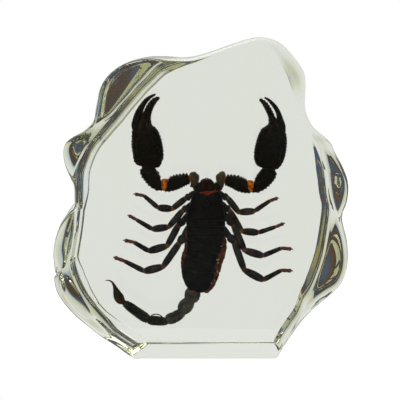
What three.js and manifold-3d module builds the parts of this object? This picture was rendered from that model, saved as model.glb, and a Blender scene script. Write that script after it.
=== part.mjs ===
// Scorpion sealed in a clear resin block with a wavy polished rim. Sizes in mm, +Z up.
// The block stands on its flat base, its large face toward -Y; the animal's back faces that way too.
import * as THREE from "three";
import { mergeVertices } from "three/addons/utils/BufferGeometryUtils.js";
import Module from "manifold-3d";

const wasm = await Module();
wasm.setup();

const THICKNESS = 34;
const EDGE_ROUND = 1.8; // of the long edges round both faces; the base keeps its sharp ones
const WALL_CROWN = 1.1; // how far the side wall bows out at mid-thickness
const WALL_STEPS = 2; // bands of the side wall from a rounded edge to the parting plane
const RIM_STEPS = 2; // straight pieces between two points of the rim
const PARTING_GAP = 0.3;
const POCKET_GAP = 0.4;

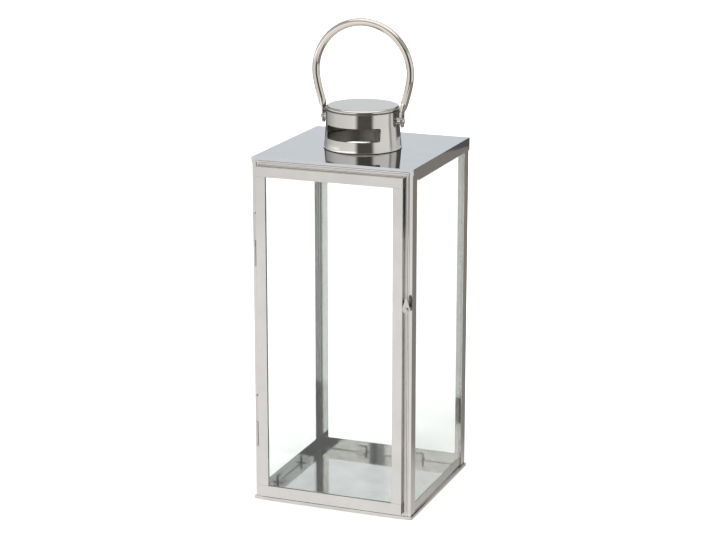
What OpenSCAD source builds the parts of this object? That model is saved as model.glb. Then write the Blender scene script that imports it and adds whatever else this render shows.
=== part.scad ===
// Candle lantern: a square glazed sheet-steel case with a hinged front door, a vented
// chimney cap and a swinging bail handle. Origin at the centre of the underside,
// +Z up, the door faces -Y. Millimetres.

/* [Case] */
// Width outside the corner posts
case_w = 159; // [120:1:220]
// Depth outside the corner posts
case_d = 159; // [120:1:220]
// Height from the underside to the top of the roof
case_h = 338; // [260:1:460]
// Thickness of the sheet steel
sheet = 0.8; // [0.6:0.1:1.2]
// Width of each leg of the corner posts and of the front header
post_leg = 11.5; // [10:0.5:16]

/* [Base tray] */
// Height of the tray rim above the underside
rim_h = 12.6; // [8:0.2:20]
// Height of the folded lip round the foot
lip_h = 3; // [2:0.2:4.4]
// How far the lip stands out past the posts
lip_out = 1.4; // [1:0.1:2.4]

/* [Roof] */
// Height of the rim folded down on the sides and back
roof_rim_h = 12.6; // [8:0.2:16]
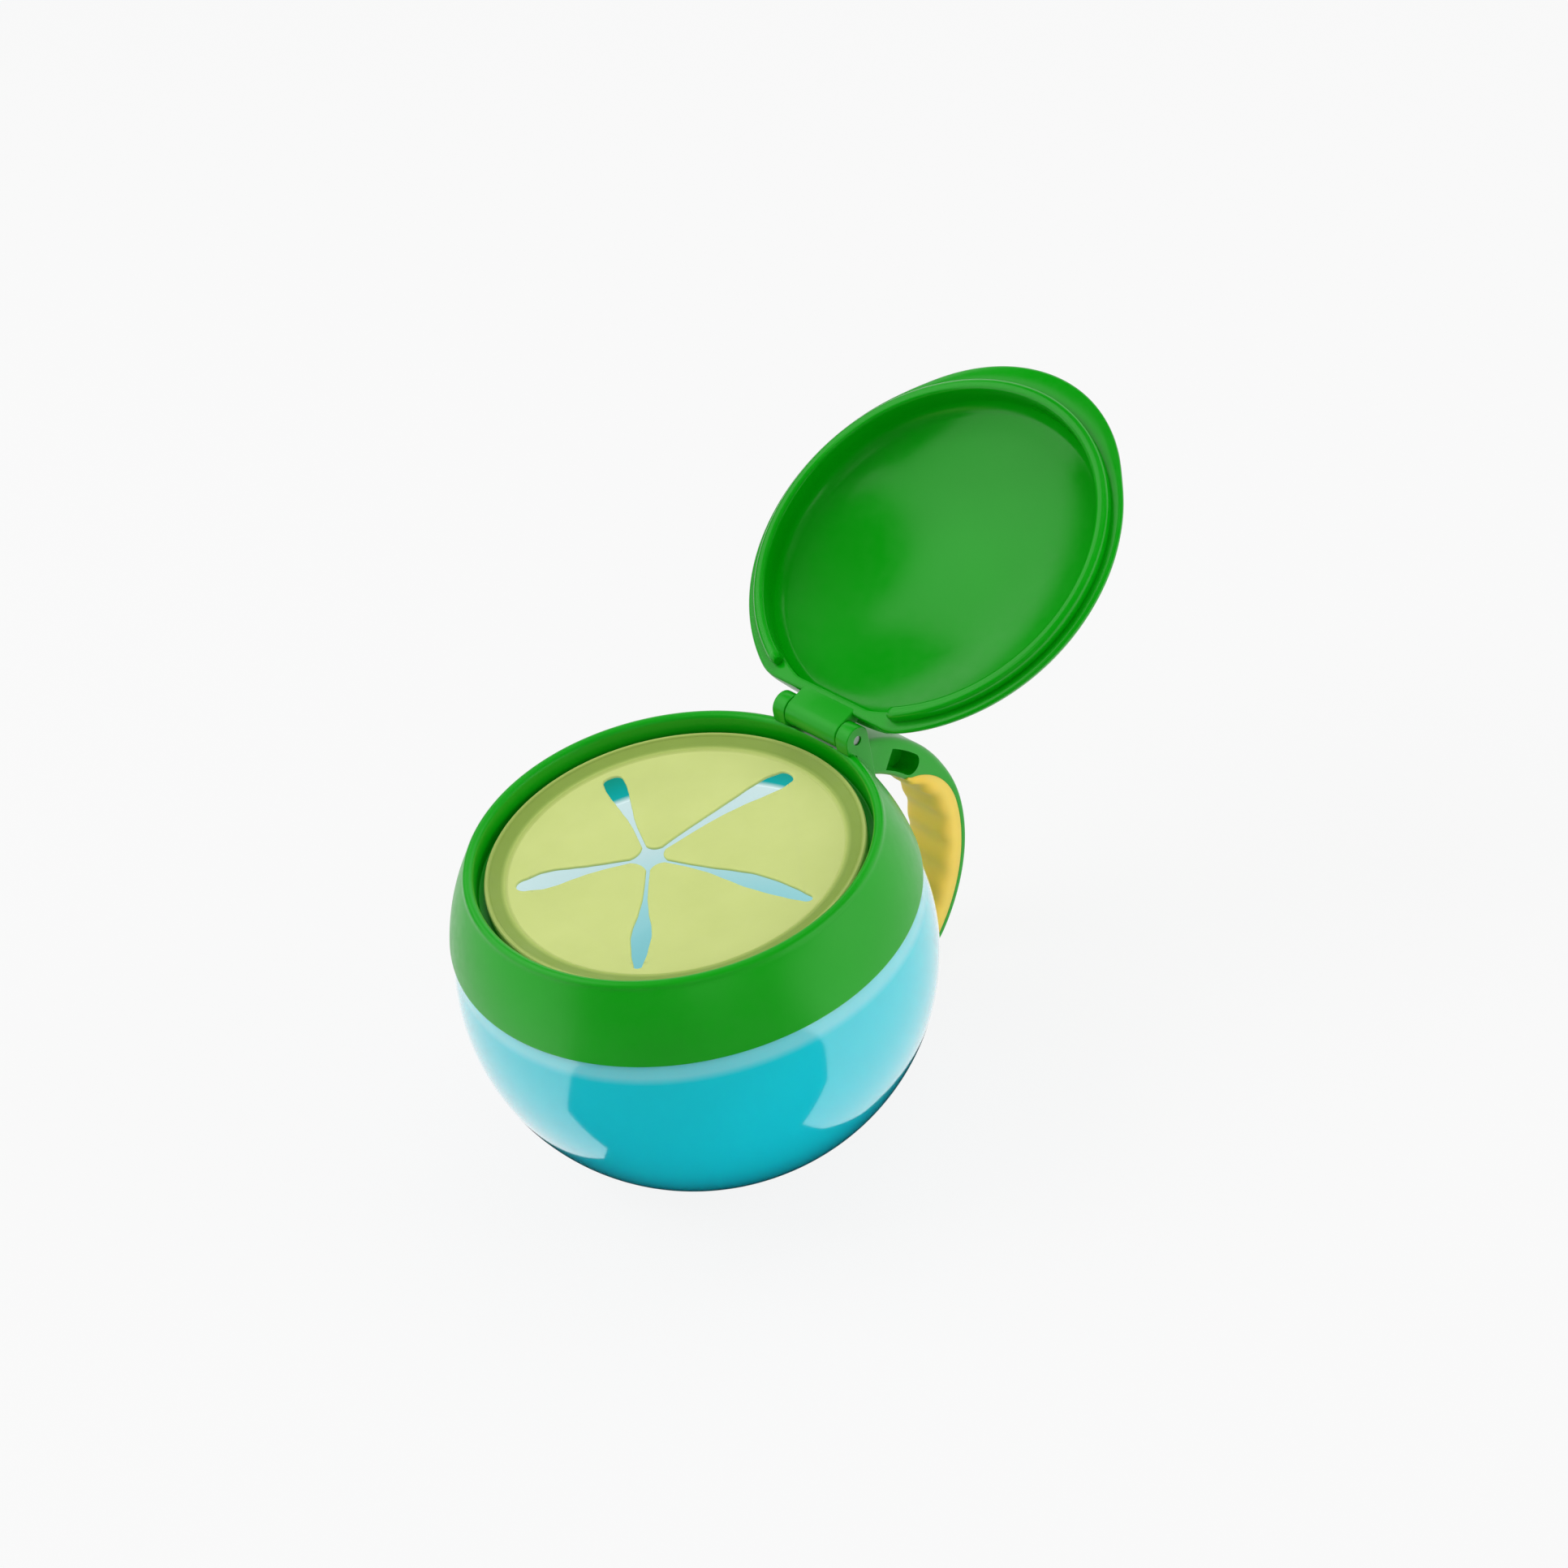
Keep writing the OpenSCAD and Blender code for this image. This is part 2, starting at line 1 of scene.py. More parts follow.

□ □ □ □ □

### [Description of the task]
Give again the lines from the line holding "What OpenSCAD source" through the close of the listing, both included, exactly as written and with nothing else.

### [Solution to this problem]
What OpenSCAD source builds the parts of this object? That model is saved as model.glb. Then write the Blender scene script that imports it and adds whatever else this render shows.
=== part.scad ===
// Candle lantern: a square glazed sheet-steel case with a hinged front door, a vented
// chimney cap and a swinging bail handle. Origin at the centre of the underside,
// +Z up, the door faces -Y. Millimetres.

/* [Case] */
// Width outside the corner posts
case_w = 159; // [120:1:220]
// Depth outside the corner posts
case_d = 159; // [120:1:220]
// Height from the underside to the top of the roof
case_h = 338; // [260:1:460]
// Thickness of the sheet steel
sheet = 0.8; // [0.6:0.1:1.2]
// Width of each leg of the corner posts and of the front header
post_leg = 11.5; // [10:0.5:16]

/* [Base tray] */
// Height of the tray rim above the underside
rim_h = 12.6; // [8:0.2:20]
// Height of the folded lip round the foot
lip_h = 3; // [2:0.2:4.4]
// How far the lip stands out past the posts
lip_out = 1.4; // [1:0.1:2.4]

/* [Roof] */
// Height of the rim folded down on the sides and back
roof_rim_h = 12.6; // [8:0.2:16]
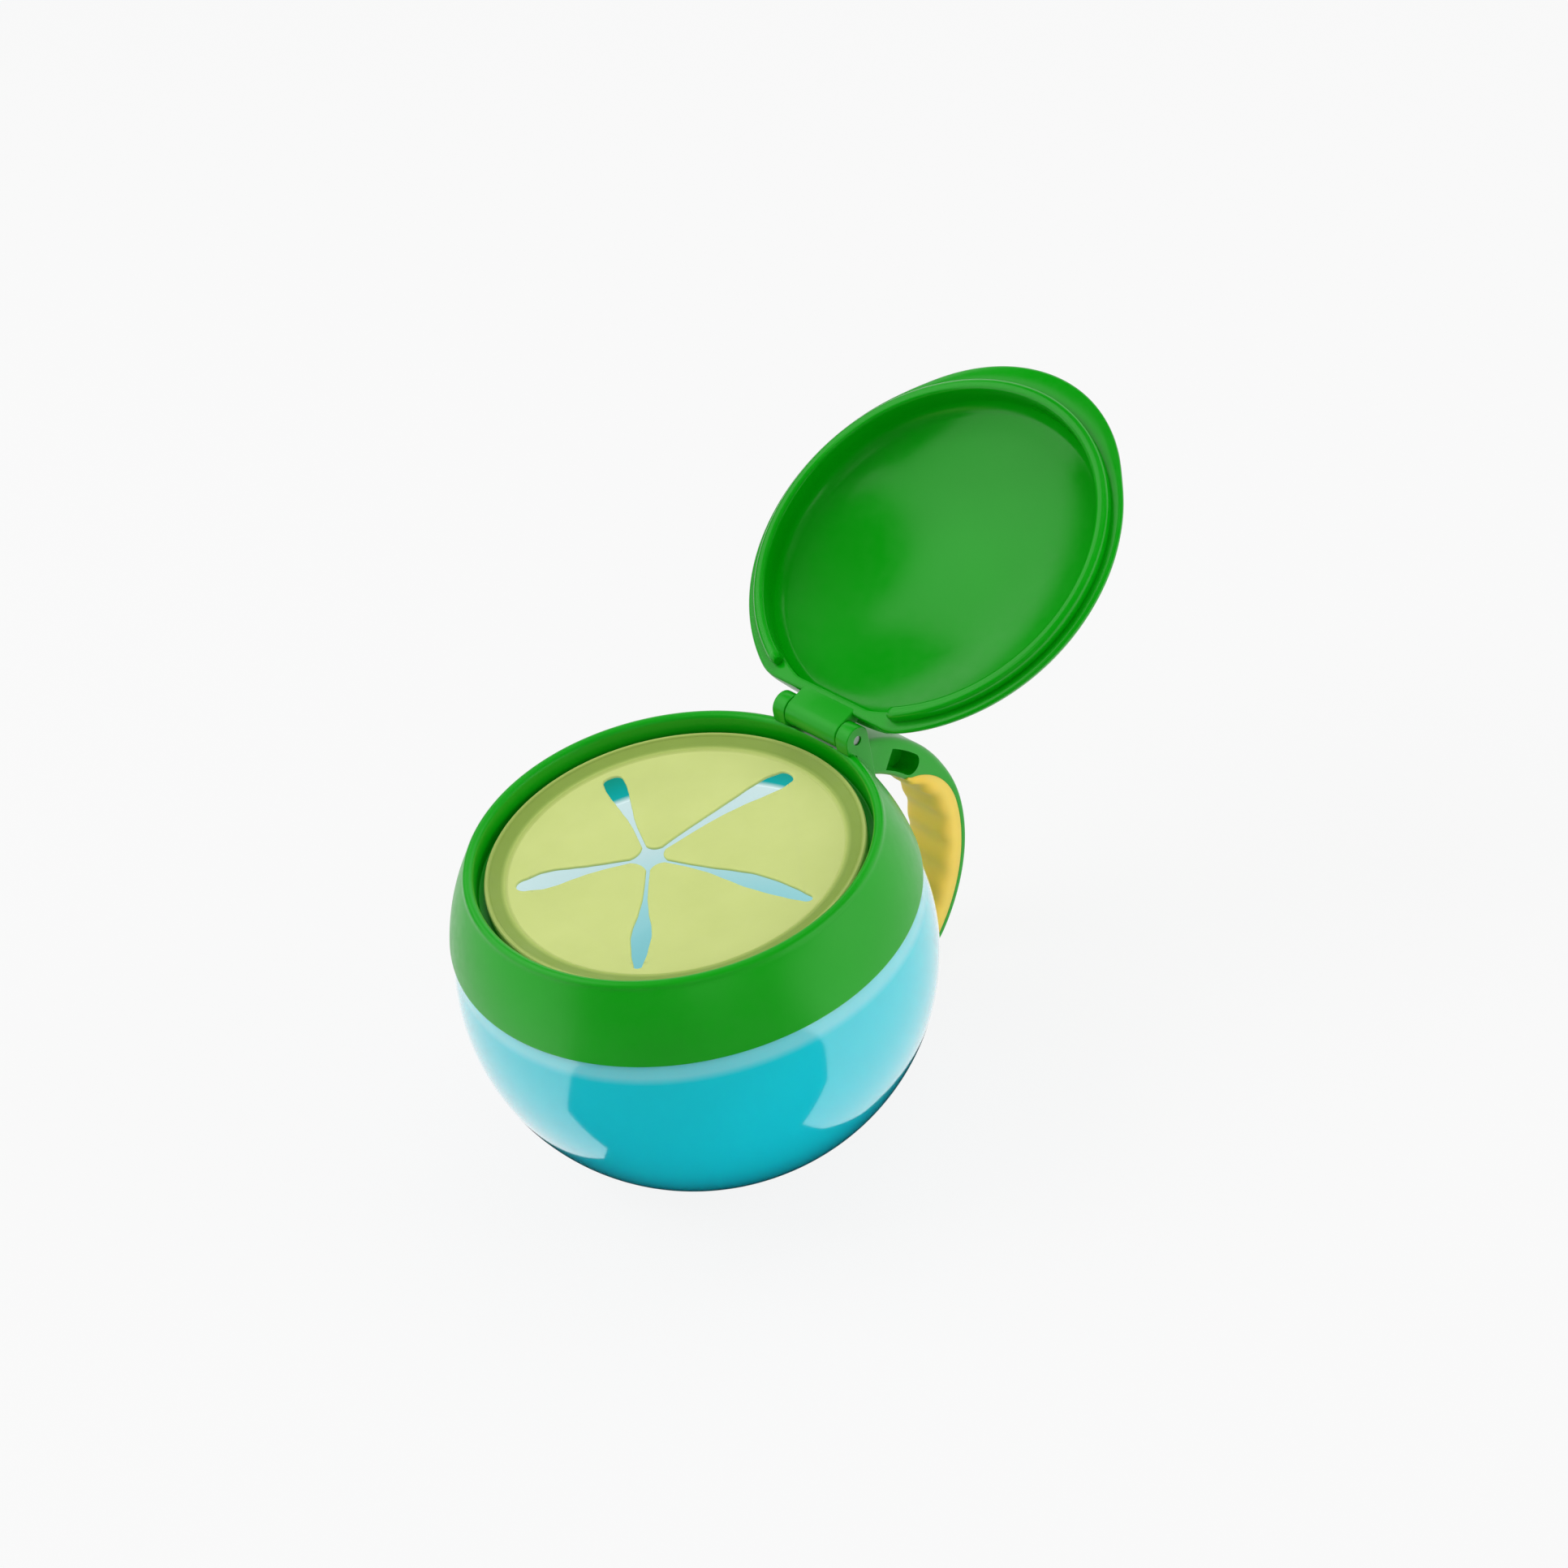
Keep writing the OpenSCAD and Blender code for this image. This is part 2, starting at line 1 of scene.py. More parts follow.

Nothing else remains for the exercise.